Enberg was NBC’s lead announcer on golf for his last five years at that network, and when he got the assignment he decided it was time to learn how to play the game. What he learned is just how difficult it is.

“I tried but I never got past the stage where I continually embarrassed myself,” he said. “I envy people who can go out and, no matter how poorly they play, love every minute of it.

“I think what I can offer [to the coverage] is the experiences of a total newcomer.”

As if returning to the Final Four and then working his first Masters don’t stir enough emotion, he, Barbara and their three children are moving from Rancho Santa Fe to La Jolla, where the children attend school. There are 18 years’ worth of memories in the Rancho Santa Fe house, plus a tennis court Enberg will be leaving behind.

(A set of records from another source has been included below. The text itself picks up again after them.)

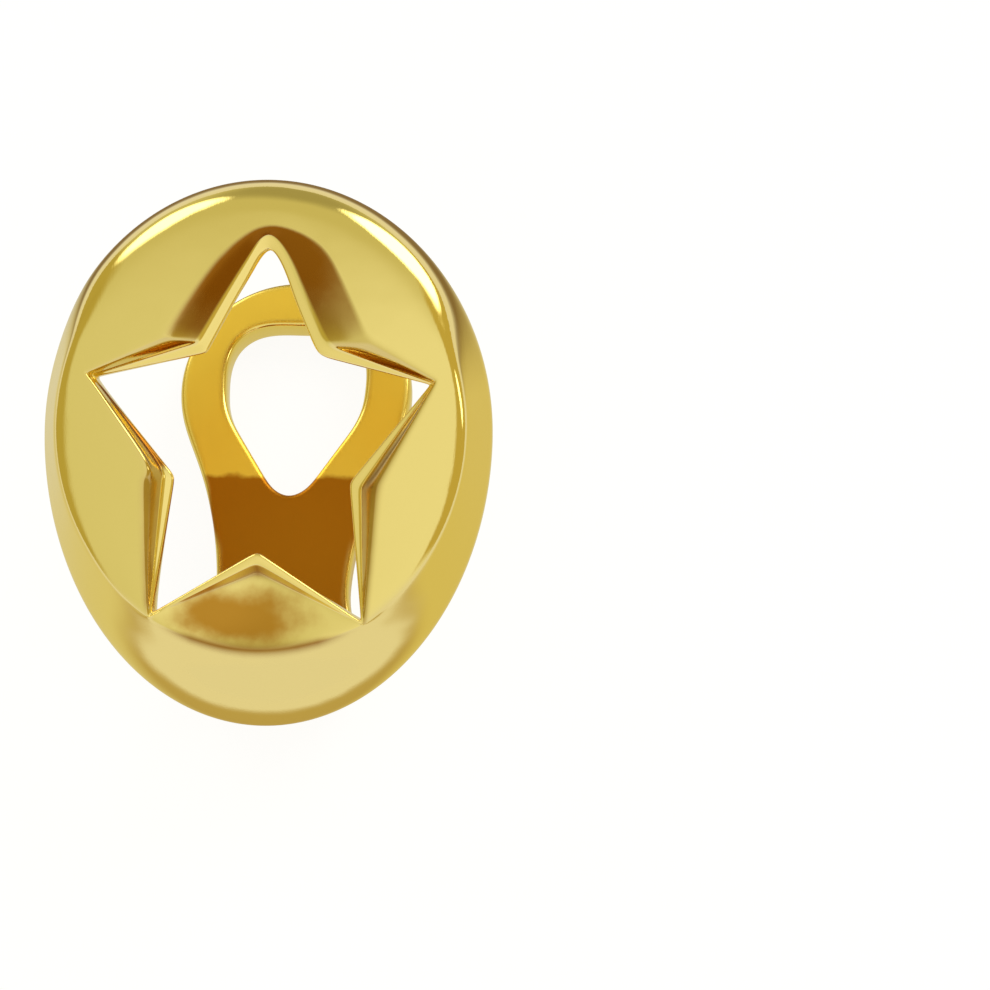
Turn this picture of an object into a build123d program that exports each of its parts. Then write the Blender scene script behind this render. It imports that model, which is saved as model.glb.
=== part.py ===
"""Star tooth cover: a clip-on cap for one upper front tooth, cast in one piece.

An oval face plate, pierced by a five-pointed star, stands over the front of the tooth. A
short shelf passes under the biting edge, and a pierced strap lies along the back. The cap is
modelled as it lies on a table by itself: on the flat back of its strap, with its face up,
its gum side towards +Y and its biting edge towards -Y. Lengths are millimetres, angles are
degrees, and the origin is on the table, under the middle of the cap.
"""

import os
from math import atan2, cos, degrees, pi, radians, sin, sqrt, tan

from build123d import *

# The oval rim of the face plate, seen square on
plate_width = 9.0
plate_height = 11.0
widest_above_middle = 0.4
rim_edge = 0.35
rim_radius = 0.2

# The plate's front: a band and a chin slope up from the rim to a gently domed panel
band_depth = 1.1
band_side_inset = 0.6
band_top_inset = 0.65
chin_height = 1.6
dome_radius = 16.0
crease_radius = 0.6

# The hollow behind the plate
wall = 0.8
rim_land = 0.8
chin_land = 1.2
hollow_radius = 0.3

# How the plate stands over the strap
plate_lean = 18.0
rim_height = 4.2

# The star window, and how far its front edge flares outwards at each kind of corner
star_centre = 0.14
star_reach = 4.1
star_half_width = 3.28
star_waist = 2.2
star_corner_radius = 0.12
star_land = 0.95
flare_over_dome = 0.05
flare_at_tips = 0.26
flare_beside_top = 1.16
flare_beside_foot = 0.79
flare_at_tongue = 0.32
top_arm_bulge = 0.32

# The scoop in the tongue of metal between the star's two feet
scoop_reach = 4.0
scoop_length = 4.2
scoop_depth = 0.6

# The back strap and the drop-shaped hole in its head
strap_thickness = 0.7
strap_edge_radius = 0.15
head_radius = 2.55
head_centre = 2.7
waist_half_width = 1.45
foot_half_width = 1.7
flare_length = 0.6
foot_clearance = 0.8
hole_radius = 1.5
hole_centre = 2.65
hole_tip = 0.25
hole_tip_radius = 0.45

# The shelf under the biting edge, and the roundings where it meets the plate and the strap
shelf_thickness = 0.9
heel_radius = 0.8
shelf_flare_radius = 0.7
seat_radius = 0.4

lean = radians(plate_lean)
rim_plane = Plane(
    origin=(0, 0, rim_height),
    x_dir=(1, 0, 0),
    z_dir=(0, -sin(lean), cos(lean)),
)
rim_back = rim_plane.offset(-rim_edge)
strap_top = Plane.XY.offset(strap_thickness)
panel_middle = (chin_height - band_top_inset) / 2
panel_edge = (plate_height - chin_height - band_top_inset) / 2
dome_top = band_depth + dome_radius - sqrt(dome_radius**2 - panel_edge**2)
dome_centre = dome_top - dome_radius


def dome_height(along):
    """The dome's height over the rim plane, on the plate's middle line."""
    return dome_centre + sqrt(dome_radius**2 - (along - panel_middle) ** 2)


def carried_back(along, height):
    """Where a point of the rim's middle line, carried straight back, comes to a height over the table."""
    return along / cos(lean) + (rim_height - height) * tan(lean)


def lies_in(plane):
    """A filter for the edges that lie in a plane."""
    return lambda edge: all(abs(plane.to_local_coords(edge @ share).Z) < 0.001 for share in (0, 0.5, 1))


def oval(half_width, top, bottom, widest):
    """An egg: half an ellipse above its widest line, and half of a deeper one below it."""
    with BuildSketch() as egg:
        with BuildLine():
            EllipticalCenterArc((0, widest), half_width, top - widest, 0, arc_size=180)
            EllipticalCenterArc((0, widest), half_width, widest - bottom, 180, arc_size=180)
        make_face()
    return egg.sketch


def front_section(share):
    """The plate's outline at a share of the band's depth: 0 is the rim, 1 the panel's edge."""
    half_width = plate_width / 2 - share * band_side_inset
    top = plate_height / 2 - share * band_top_inset
    bottom = -plate_height / 2 + share * chin_height
    widest = widest_above_middle + share * (panel_middle - widest_above_middle)
    return half_width, top, bottom, widest


def hollow_section(share):
    """The hollow's outline at the same share of the band's depth."""
    half_width, top, bottom, widest = front_section(share)
    return half_width - rim_land, top - rim_land, bottom + chin_land, widest


def star(tips, beside_top, beside_foot, tongue, bulge):
    """The star, with its tips grown outwards, its waists sideways and its tongue downwards."""
    spread = star_half_width / (star_reach * cos(pi / 10))

    def corner(radius, angle, sideways, downwards):
        turn = radians(angle)
        return (spread * radius * cos(turn) + sideways, star_centre + radius * sin(turn) - downwards)

    top = corner(star_reach + tips, 90, 0, 0)
    beside_top_corner = corner(star_waist, 54, beside_top, 0)
    side = corner(star_reach + tips, 18, 0, 0)
    beside_foot_corner = corner(star_waist, -18, beside_foot, 0)
    foot = corner(star_reach + tips, -54, 0, 0)
    tongue_corner = corner(star_waist, -90, 0, tongue)
    with BuildSketch() as outline:
        with BuildLine():
            if bulge:
                SagittaArc(top, beside_top_corner, bulge)
            else:
                Line(top, beside_top_corner)
            Polyline(beside_top_corner, side, beside_foot_corner, foot, tongue_corner)
            mirror(about=Plane.YZ)
        make_face()
        fillet(outline.vertices(), star_corner_radius)
    return outline.sketch


# The solid front, before it is hollowed: sloping sides, cut off by the dome
with BuildPart(rim_plane) as front_form:
    with BuildSketch(rim_plane.offset(-rim_edge)):
        add(oval(*front_section(0)))
    extrude(amount=rim_edge)
    with BuildSketch(rim_plane):
        add(oval(*front_section(0)))
    with BuildSketch(rim_plane.offset(2 * band_depth)):
        add(oval(*front_section(2)))
    loft(ruled=True)
    with Locations((0, panel_middle, dome_centre)):
        Sphere(dome_radius, mode=Mode.INTERSECT)
    fillet(front_form.faces().filter_by(GeomType.SPHERE).edges(), crease_radius)

# The hollow: the same form, a wall's thickness smaller, and open at the back
with BuildPart(rim_plane) as hollow_form:
    with BuildSketch(rim_plane.offset(-band_depth)):
        add(oval(*hollow_section(-1)))
    with BuildSketch(rim_plane.offset(2 * band_depth)):
        add(oval(*hollow_section(2)))
    loft(ruled=True)
    with Locations((0, panel_middle, dome_centre)):
        Sphere(dome_radius - wall, mode=Mode.INTERSECT)
    fillet(hollow_form.faces().filter_by(GeomType.SPHERE).edges(), hollow_radius)

# The star cutter: straight through the wall, then flaring until it is clear of the dome
with BuildPart(rim_plane) as star_cutter:
    with BuildSketch(rim_plane):
        add(star(0, 0, 0, 0, 0))
    extrude(amount=star_land)
    with BuildSketch(rim_plane.offset(star_land)):
        add(star(0, 0, 0, 0, 0))
    with BuildSketch(rim_plane.offset(dome_top + flare_over_dome)):
        add(star(flare_at_tips, flare_beside_top, flare_beside_foot, flare_at_tongue, top_arm_bulge))
    loft(ruled=True)

# The scoop is part of a ball that dips into the dome between two points of its middle line
scoop_low = Vector(0, -scoop_reach, dome_height(-scoop_reach))
scoop_high = Vector(0, scoop_length - scoop_reach, dome_height(scoop_length - scoop_reach))
scoop_middle = scoop_length / 2 - scoop_reach
scoop_floor = Vector(0, scoop_middle, dome_height(scoop_middle) - scoop_depth)
scoop_arc = Edge.make_three_point_arc(scoop_low, scoop_floor, scoop_high)
with BuildPart(rim_plane) as scoop_cutter:
    with Locations(scoop_arc.arc_center):
        Sphere(scoop_arc.radius)

# The strap's foot starts clear of the shelf's inner face, at its side, and ends inside the shelf
half_width, top, bottom, widest = front_section(0)
foot_share = foot_half_width / (half_width - shelf_thickness)
shelf_side_along = widest - (widest - bottom - shelf_thickness) * sqrt(1 - foot_share**2)
foot_start = carried_back(shelf_side_along, strap_thickness) + foot_clearance
foot_end = carried_back(bottom + shelf_thickness / 2, 0)
waist_centre = foot_start + flare_length

# The strap's outline: a round head, an arc in to the waist and an arc out to the foot
waist_drop = head_centre - waist_centre
waist_gain = head_radius - waist_half_width
waist_radius = (waist_drop**2 + waist_half_width**2 - head_radius**2) / (2 * waist_gain)
waist_turn = atan2(-waist_drop, waist_half_width + waist_radius)
with BuildPart() as strap:
    with BuildSketch():
        with BuildLine():
            head = CenterArc((0, head_centre), head_radius, 90, degrees(waist_turn) - 90)
            waist = TangentArc(head @ 1, (waist_half_width, waist_centre), tangent=head % 1)
            flare = TangentArc(waist @ 1, (foot_half_width, foot_start), tangent=waist % 1)
            Polyline(flare @ 1, (foot_half_width, foot_end), (0, foot_end))
            mirror(about=Plane.YZ)
        make_face()
    extrude(amount=strap_thickness)
    with BuildSketch():
        with Locations((0, hole_centre)):
            Circle(hole_radius)
        with Locations((0, hole_tip + hole_tip_radius)):
            Circle(hole_tip_radius)
        make_hull()
    extrude(amount=strap_thickness, mode=Mode.SUBTRACT)

# The shelf follows the foot of the oval back from the rim to the table. Its sides flare out
# in quarter circles where they meet the rim.
shelf_side = Plane(origin=rim_plane.origin, x_dir=(1, 0, 0), z_dir=-rim_plane.y_dir)
with BuildPart() as shelf:
    with BuildSketch(rim_plane):
        add(oval(half_width, top, bottom, widest))
        add(
            oval(half_width - shelf_thickness, top - shelf_thickness, bottom + shelf_thickness, widest),
            mode=Mode.SUBTRACT,
        )
        with Locations((0, bottom)):
            Rectangle(plate_width, plate_height, mode=Mode.INTERSECT)
    extrude(amount=-rim_height)
    with BuildSketch(shelf_side):
        with BuildLine():
            wide = foot_half_width + shelf_flare_radius
            flare_end = (foot_half_width, -rim_edge - shelf_flare_radius)
            Polyline((0, 0), (wide, 0), (wide, -rim_edge))
            TangentArc((wide, -rim_edge), flare_end, tangent=(-1, 0))
            Polyline(flare_end, (foot_half_width, -rim_height), (0, -rim_height))
            mirror(about=Plane.YZ)
        make_face()
    extrude(amount=plate_height, both=True, mode=Mode.INTERSECT)
    split(bisect_by=Plane.XY, keep=Keep.TOP)

with BuildPart() as star_tooth_cap:
    add(front_form.part)
    add(hollow_form.part, mode=Mode.SUBTRACT)
    add(star_cutter.part, mode=Mode.SUBTRACT)
    add(scoop_cutter.part, mode=Mode.SUBTRACT)
    add(shelf.part)
    add(strap.part)
    # Inside and outside of the heel, where the strap turns up into the shelf
    fillet(star_tooth_cap.edges().filter_by(lies_in(strap_top)).sort_by(Axis.Y)[0], seat_radius)
    fillet(star_tooth_cap.edges().filter_by(lies_in(Plane.XY)).sort_by(Axis.Y)[0], heel_radius)
    # The plate's back edge, inside and then outside, and on down the sides of the shelf
    inside = star_tooth_cap.edges().filter_by(lies_in(rim_back)).filter_by(GeomType.BSPLINE)
    fillet(inside.sort_by(Axis.Y)[-3:], rim_radius)
    outside = star_tooth_cap.edges().filter_by(lies_in(rim_back)).filter_by(GeomType.ELLIPSE)
    fillet(outside.sort_by(Axis.Y)[1:], rim_radius)
    # The strap's own edges, beyond its foot
    strap_edges = star_tooth_cap.edges().filter_by(lies_in(strap_top))
    strap_edges += star_tooth_cap.edges().filter_by(lies_in(Plane.XY))
    fillet(strap_edges.filter_by(lambda edge: edge.center().Y > waist_centre), strap_edge_radius)

star_tooth_cap.part.label = "star_tooth_cap"
os.makedirs("parts", exist_ok=True)
export_step(star_tooth_cap.part, "parts/star_tooth_cap.step")
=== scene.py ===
"""The looks of the star tooth cover: one gold-plated casting, lying on a lit white table."""

from collections import namedtuple
from math import acos, atan2, cos, pi, radians, sin, sqrt, tan

import bmesh
import bpy
from mathutils import Matrix, Vector


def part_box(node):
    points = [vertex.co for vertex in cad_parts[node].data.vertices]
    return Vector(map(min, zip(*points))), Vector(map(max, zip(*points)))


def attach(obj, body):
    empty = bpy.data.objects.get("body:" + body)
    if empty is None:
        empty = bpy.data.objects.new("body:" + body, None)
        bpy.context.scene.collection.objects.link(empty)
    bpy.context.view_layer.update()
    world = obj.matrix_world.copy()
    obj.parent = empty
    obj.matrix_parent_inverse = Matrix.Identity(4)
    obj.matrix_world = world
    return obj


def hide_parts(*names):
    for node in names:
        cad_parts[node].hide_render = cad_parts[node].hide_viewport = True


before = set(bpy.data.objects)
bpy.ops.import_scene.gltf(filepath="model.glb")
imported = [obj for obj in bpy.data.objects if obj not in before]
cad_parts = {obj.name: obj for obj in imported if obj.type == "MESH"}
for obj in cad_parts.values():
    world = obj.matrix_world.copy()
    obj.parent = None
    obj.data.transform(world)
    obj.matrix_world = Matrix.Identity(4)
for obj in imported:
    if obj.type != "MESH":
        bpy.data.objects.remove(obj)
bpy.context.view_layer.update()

# Face plate: the front of the casting, an oval shell of brass with a domed panel, and round it
# a band and a chin that slope back to the rim. Its wax was carved with all that follows, cast
# in one piece, filed and polished. Millimetres, seen square on, with heights over the rim.
low_corner, high_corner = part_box("star_tooth_cap")
plate_width = 1000 * (high_corner[0] - low_corner[0])
plate_height = 10.9
widest_above_middle = 0.4
rim_edge = 0.35
band_depth = 1.1
band_side_inset = 0.45
band_top_inset = 0.65
chin_height = 1.6
top_radius = 0.9
chin_bow = 0.08
dome_radius = 16.0
wall = 0.8
rim_land = 0.8
chin_land = 1.2
shelf_land = 0.25
panel_middle = (chin_height - band_top_inset) / 2
panel_edge = (plate_height - chin_height - band_top_inset) / 2
dome_centre = band_depth - sqrt(dome_radius**2 - panel_edge**2)
plate_steps = 40

Outline = namedtuple("Outline", "half_width top bottom widest")


def blend(start, end, share):
    """A number or a place part of the way from one to another."""
    return start + (end - start) * share


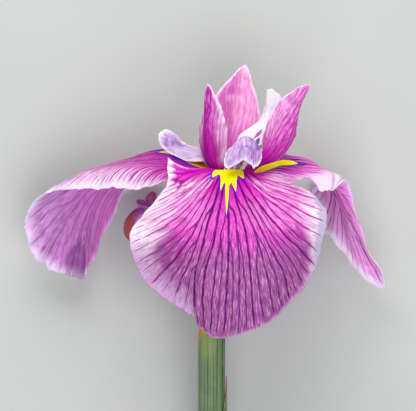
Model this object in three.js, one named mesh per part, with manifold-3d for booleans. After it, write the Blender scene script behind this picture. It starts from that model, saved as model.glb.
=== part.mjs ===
// A Japanese iris flower, picked with a length of stem and laid on its back.
// Millimetres, +Z up. The stem runs towards -Y, the front fall looks up (+Z).
//
// Every petal is a thin blade spread over a fan of ribs. A rib follows one vein from the claw, where the
// petal joins the tube, to the margin. Its points are measured from the flower's centre, where the petals
// and the style arms meet.

import * as THREE from "three";
import { mergeVertices } from "three/addons/utils/BufferGeometryUtils.js";
import Module from "manifold-3d";

const wasm = await Module();
wasm.setup();

// ---- driving dimensions ----------------------------------------------------------------------------

const BLADE_THICKNESS = 0.8;
const CLAW_RADIUS = 5.5;
const CLAW_HEIGHT = -4;
const FALL_CLAW_HALF_ANGLE = 31;
const STANDARD_CLAW_HALF_ANGLE = 21;
const STYLE_RADIUS = 2.7;
const STYLE_HEIGHT = -1;
const STYLE_HALF_ANGLE = 40;
const SEAT_GAP = 0.3;
const STEM_RADIUS = 3.2;
const RECEPTACLE_RADIUS = 4.1;
const BRACT_THICKNESS = 0.6;
const SPATHE_X = -8.6;
const SEAT_HEIGHT = -118;
const STEM_END = -176;
const STEM_LEAN = 13.88;

const leanDepth = (height) => height * Math.tan(THREE.MathUtils.degToRad(STEM_LEAN));

const MAGENTA = 0xe070c8;
const PALE_PINK = 0xf0c4e4;
const LAVENDER = 0xe2d8f2;
const STEM_GREEN = 0x8fa37c;
const TUBE_GREEN = 0x9db07a;
const ANTHER_TAN = 0xa8682c;
const WITHERED = 0x8c3f62;

// ---- the fans of ribs, each from its claw to the margin ----------------------------------------------

// Left edge with its curled ear, round the tip with its notch and pleat, to the right edge.
const FALL_FRONT = [
  [[-7.2, -0.8, 8.2], [-12.6, -0.2, 11.0], [-16.8, -0.2, 13.0], [-21.2, 0.8, 14.5], [-26.4, 4.2, 15.0]],
  [[-6.4, -1.0, 9.2], [-12.8, -2.2, 15.0], [-17.6, -4.2, 18.5], [-22.4, -6.4, 20.0], [-27.4, -8.4, 20.0]],
  [[-5.6, -1.1, 10.0], [-12.4, -4.2, 18.5], [-18.8, -8.8, 23.5], [-27.2, -14.0, 25.0], [-36.8, -19.0, 22.0]],
  [[-4.8, -1.2, 10.6], [-11.2, -7.4, 22.5], [-17.4, -15.2, 29.5], [-28.0, -24.0, 31.0], [-41.2, -31.0, 25.0]],
  [[-4.1, -1.3, 11.0], [-9.4, -11.0, 26.0], [-14.8, -22.4, 35.0], [-22.0, -35.0, 38.0], [-32.8, -46.4, 32.0]],
  [[-3.4, -1.4, 11.2], [-7.2, -12.2, 27.6], [-11.2, -26.0, 38.0], [-14.8, -43.6, 41.8], [-15.4, -59.8, 38.4]],
  [[-2.8, -1.4, 11.3], [-5.4, -12.8, 28.4], [-8.4, -27.2, 39.2], [-12.6, -45.5, 43.8], [-12.6, -63.4, 40.8]],
  [[-2.0, -1.4, 11.4], [-2.6, -13.0, 28.6], [-3.0, -28.2, 39.8], [-3.4, -47.0, 44.6], [-5.2, -66.4, 42.0]],
  [[-1.1, -1.4, 11.3], [1.0, -12.6, 28.0], [4.4, -27.4, 38.8], [6.6, -45.0, 43.6], [8.4, -62.8, 41.0]],
  [[-0.1, -1.3, 11.0], [3.9, -11.6, 26.6], [10.0, -25.0, 36.0], [16.8, -39.0, 39.6], [21.6, -54.0, 36.0]],
  [[1.2, -1.2, 10.5], [6.2, -9.2, 23.4], [14.2, -19.6, 31.0], [23.6, -29.4, 33.4], [32.0, -39.0, 29.5]],
  [[2.8, -1.1, 9.8], [8.0, -6.6, 19.4], [16.8, -12.4, 25.0], [26.8, -17.6, 26.4], [36.0, -22.0, 23.0]],
  [[4.1, -0.9, 9.0], [9.0, -4.2, 15.4], [15.8, -7.2, 19.4], [24.8, -9.8, 20.4], [33.6, -12.4, 18.5]],
  [[5.2, -0.8, 8.2], [9.2, -2.6, 12.5], [13.6, -4.0, 14.6], [18.4, -5.6, 15.4], [23.6, -8.0, 15.0]],
];

// Near edge, out along the arched blade, round the hanging tip, to the far edge.
const FALL_LEFT = [
  [[-8.2, -2.6, 0.8], [-13.2, -2.8, 4.0], [-17.6, -3.6, 5.6], [-22.2, -4.6, 6.4], [-27.2, -6.0, 6.4]],
  [[-8.6, -2.0, -0.3], [-15.2, -1.0, 1.3], [-22.4, -0.8, 2.4], [-31.2, -1.8, 2.8], [-37.0, -7.8, 3.6]],
  [[-8.8, -1.5, -1.4], [-16.4, 0.4, -1.8], [-26.4, 1.2, -3.4], [-42.6, 0.2, -4.8], [-50.4, -8.0, -2.2]],
  [[-8.9, -1.0, -2.5], [-17.3, 1.9, -4.8], [-28.8, 3.4, -8.2], [-53.0, 0.2, -12.8], [-65.6, -8.6, -12.0]],
  [[-8.9, -0.7, -3.5], [-17.8, 3.1, -7.4], [-31.0, 5.4, -12.0], [-58.6, -0.8, -18.6], [-78.0, -11.0, -20.0]],
  [[-8.8, -0.5, -4.5], [-18.0, 3.8, -9.6], [-32.2, 6.8, -15.4], [-59.0, -4.4, -23.4], [-84.6, -23.0, -24.0]],
  [[-8.5, -0.4, -5.4], [-17.8, 4.2, -11.6], [-32.8, 7.0, -18.6], [-58.6, -8.4, -27.8], [-79.0, -38.8, -28.0]],
  [[-8.1, -0.3, -6.2], [-17.2, 4.6, -13.4], [-32, 6.8, -21.6], [-56.4, -10.4, -32], [-66.8, -43.6, -32]],
  [[-7.6, -0.2, -6.9], [-16.4, 5.0, -15.0], [-30.8, 6.4, -24.4], [-53.4, -11.4, -36], [-59.4, -42.6, -36.5]],
  [[-7.0, -0.2, -7.5], [-15.4, 5.2, -16.4], [-29.0, 5.8, -27], [-49.8, -10.6, -39.5], [-55.0, -30.8, -42]],
  [[-6.3, -0.2, -8.0], [-14.2, 5.2, -17.6], [-26.8, 5.0, -29.0], [-45.8, -8.2, -42.0], [-48.6, -18.8, -45.0]],
  [[-5.5, -0.2, -8.4], [-12.8, 5.0, -18.4], [-24.2, 4.2, -30.4], [-41.0, -5.0, -42.5], [-44.4, -8.4, -46.0]],
  [[-4.7, -0.3, -8.7], [-11.2, 4.6, -18.8], [-21.2, 3.4, -31.0], [-34.0, -1.4, -41.0], [-37.6, -2.4, -44.0]],
  [[-4.0, -0.5, -8.8], [-9.4, 4.2, -18.8], [-17.6, 3.0, -29.6], [-24.0, 0.6, -36.0], [-27.6, 0.0, -39.0]],
];

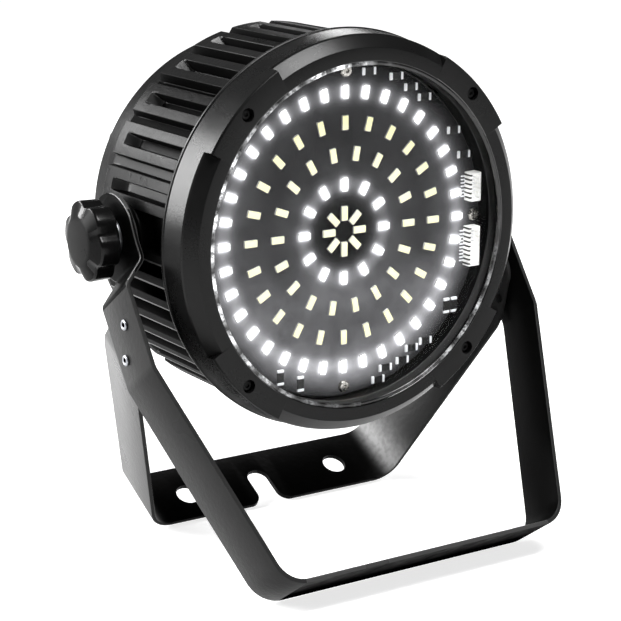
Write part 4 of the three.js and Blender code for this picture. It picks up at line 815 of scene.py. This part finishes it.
def board_connectors():
    """White headers with a trough, a row of upright posts in it and solder tails beside it."""
    x, pin_pitch = 67.0, 1.5
    for label, y, length in (("upper", 13.2, 13.0), ("lower", -13.7, 18.0)):
        stacked(f"header_{label}", (x, y),
                [(6.0, length, 0.3, 0.3), (6.0, length, 0.3, 4.7), (5.6, length - 0.4, 0.3, 5.0),
                 (4.2, length - 2.0, 0.3, 5.0), (4.0, length - 2.2, 0.3, 4.6),
                 (4.0, length - 2.2, 0.3, 2.0)],
                connector_ivory, f"board_connector_{label}", steps=2)
        count = int((length - 2) // pin_pitch)
        spots = [(0, y + (k - (count - 1) / 2) * pin_pitch, 0) for k in range(count)]
        tails = [(2.4, 0.6, 0.1, 0.3), (2.4, 0.6, 0.1, 0.7), (2.2, 0.6, 0.1, 0.8, 0.1)]
        scattered(f"header_pins_{label}", layers(tails, (x - 3.9, 0), 1), spots, solder)
        posts = [(0.6, 0.6, 0.1, 1.9), (0.6, 0.6, 0.1, 4.4)]
        scattered(f"header_posts_{label}", layers(posts, (x, 0), 1), spots, solder)


PANEL_SCREWS = ((-51.46, 38.4), (51.46, 38.4), (51.46, -38.4), (-51.46, -38.4))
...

“I fly back home Monday and we have to be out of the house on Tuesday,” he said.

Enberg has been packing for weeks--and making discoveries.

“I’ve found letters from my mother and father, writing about their divorce; I found letters from my kids,” he said. “Maybe the most amazing thing I found was a videotape of a trip to China in 1973, when I did a game between a U.S. all-star [basketball] team-- UCLA turned down the trip--and a Chinese team. It was an Eddie Einhorn production, so I called Eddie to see if he had a tape. He didn’t, so mine may be the only one in existence.”

The La Jolla home has no tennis court. But the Torrey Pines Golf Course is nearby. Maybe experiencing the Masters will turn Enberg into a golfer after all.